§ **REQUEST**
Return the complete listing that follows, with each line reproduced exactly.

______

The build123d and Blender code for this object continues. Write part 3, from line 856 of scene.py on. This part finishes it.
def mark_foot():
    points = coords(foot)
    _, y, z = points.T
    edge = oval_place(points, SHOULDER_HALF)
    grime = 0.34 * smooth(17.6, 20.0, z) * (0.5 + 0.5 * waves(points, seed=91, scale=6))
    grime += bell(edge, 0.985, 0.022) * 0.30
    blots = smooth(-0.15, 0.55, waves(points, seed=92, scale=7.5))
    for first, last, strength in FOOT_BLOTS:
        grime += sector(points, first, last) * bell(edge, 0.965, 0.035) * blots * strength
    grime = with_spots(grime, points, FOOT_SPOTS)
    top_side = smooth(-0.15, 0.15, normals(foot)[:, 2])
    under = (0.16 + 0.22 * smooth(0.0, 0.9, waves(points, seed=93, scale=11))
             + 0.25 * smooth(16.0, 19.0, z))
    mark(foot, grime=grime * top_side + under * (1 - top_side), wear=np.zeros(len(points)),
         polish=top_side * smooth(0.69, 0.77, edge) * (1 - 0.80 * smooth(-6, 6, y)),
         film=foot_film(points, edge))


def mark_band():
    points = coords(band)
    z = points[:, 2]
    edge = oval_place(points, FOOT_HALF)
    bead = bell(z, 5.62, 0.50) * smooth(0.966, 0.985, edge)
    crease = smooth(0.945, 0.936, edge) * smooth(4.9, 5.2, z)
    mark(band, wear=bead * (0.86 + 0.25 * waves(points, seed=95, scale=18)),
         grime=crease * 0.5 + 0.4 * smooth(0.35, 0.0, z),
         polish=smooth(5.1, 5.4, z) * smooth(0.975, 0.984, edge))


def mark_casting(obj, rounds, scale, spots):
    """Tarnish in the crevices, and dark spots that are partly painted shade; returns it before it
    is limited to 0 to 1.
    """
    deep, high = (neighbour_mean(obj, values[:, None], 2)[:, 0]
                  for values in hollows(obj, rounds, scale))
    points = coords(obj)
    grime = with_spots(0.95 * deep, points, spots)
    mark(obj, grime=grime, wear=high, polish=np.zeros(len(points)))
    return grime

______

§ **RESPONSE TO THE EXERCISE**
The build123d and Blender code for this object continues. Write part 3, from line 856 of scene.py on. This part finishes it.
def mark_foot():
    points = coords(foot)
    _, y, z = points.T
    edge = oval_place(points, SHOULDER_HALF)
    grime = 0.34 * smooth(17.6, 20.0, z) * (0.5 + 0.5 * waves(points, seed=91, scale=6))
    grime += bell(edge, 0.985, 0.022) * 0.30
    blots = smooth(-0.15, 0.55, waves(points, seed=92, scale=7.5))
    for first, last, strength in FOOT_BLOTS:
        grime += sector(points, first, last) * bell(edge, 0.965, 0.035) * blots * strength
    grime = with_spots(grime, points, FOOT_SPOTS)
    top_side = smooth(-0.15, 0.15, normals(foot)[:, 2])
    under = (0.16 + 0.22 * smooth(0.0, 0.9, waves(points, seed=93, scale=11))
             + 0.25 * smooth(16.0, 19.0, z))
    mark(foot, grime=grime * top_side + under * (1 - top_side), wear=np.zeros(len(points)),
         polish=top_side * smooth(0.69, 0.77, edge) * (1 - 0.80 * smooth(-6, 6, y)),
         film=foot_film(points, edge))


def mark_band():
    points = coords(band)
    z = points[:, 2]
    edge = oval_place(points, FOOT_HALF)
    bead = bell(z, 5.62, 0.50) * smooth(0.966, 0.985, edge)
    crease = smooth(0.945, 0.936, edge) * smooth(4.9, 5.2, z)
    mark(band, wear=bead * (0.86 + 0.25 * waves(points, seed=95, scale=18)),
         grime=crease * 0.5 + 0.4 * smooth(0.35, 0.0, z),
         polish=smooth(5.1, 5.4, z) * smooth(0.975, 0.984, edge))


def mark_casting(obj, rounds, scale, spots):
    """Tarnish in the crevices, and dark spots that are partly painted shade; returns it before it
    is limited to 0 to 1.
    """
    deep, high = (neighbour_mean(obj, values[:, None], 2)[:, 0]
                  for values in hollows(obj, rounds, scale))
    points = coords(obj)
    grime = with_spots(0.95 * deep, points, spots)
    mark(obj, grime=grime, wear=high, polish=np.zeros(len(points)))
    return grime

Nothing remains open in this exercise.